The questions in this category are designed to determine the amount of education there is available for both cyclists and motorists. Education includes teaching cyclists of all ages how to ride safely on multi-use paths and congested city streets as well as teaching motorists how to share the road safely with cyclists. Some things that reviewers look at are the availability of cycling education for adults and children, the number of League Cycling Instructors in the community, and ways that safety information is distributed to both cyclists and motorists in the community including bike maps and tip sheets.
This category concentrates on how the community promotes and encourages bicycling. Good promotional measures are Bike Month and Bike to Work Week events as well as community bike maps, route finding signage, community bike rides, commuter incentive programs, and having a Safe Routes to School program. In addition, some questions focus on other things that have been built to promote cycling or a cycling culture such as off-road facilities, BMX parks, velodromes, and the existence of both road and mountain bicycling clubs.

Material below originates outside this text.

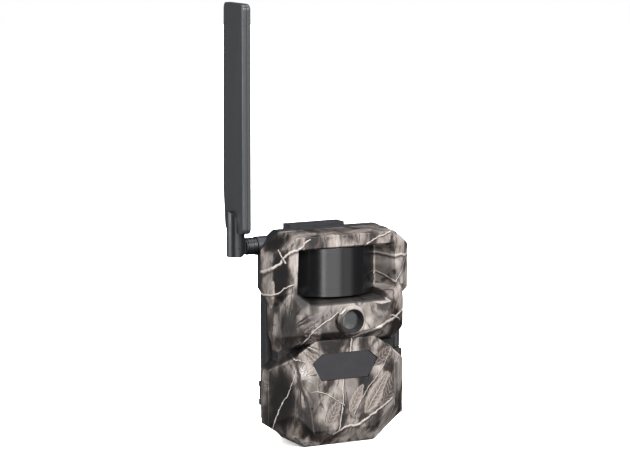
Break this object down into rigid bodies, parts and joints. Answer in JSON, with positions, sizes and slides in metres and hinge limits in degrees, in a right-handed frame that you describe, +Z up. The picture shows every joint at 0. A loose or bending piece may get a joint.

The enforcement category contains questions that measure the connections between the cycling and law enforcement communities. Questions address whether or not the law enforcement community has a liaison with the cycling community, if there are bicycle divisions of the law enforcement or public safety communities, if the community uses targeted enforcement to encourage cyclists and motorists to share the road safely, and the existence of bicycling related laws such as penalties for failing to yield to a cyclists while turning or penalties for motorists that “door” cyclists.
EVALUATION & PLANNING
Here the community is judged on the systems that they have in place to evaluate current programs and plan for the future. Questions are focused on measuring the amount of cycling taking place in the community, the crash and fatality rates, and ways that the community works to improve these numbers. Communities are asked about whether or not they have a bicycle master plan, how much of it has been implemented and what the next steps for improvement are.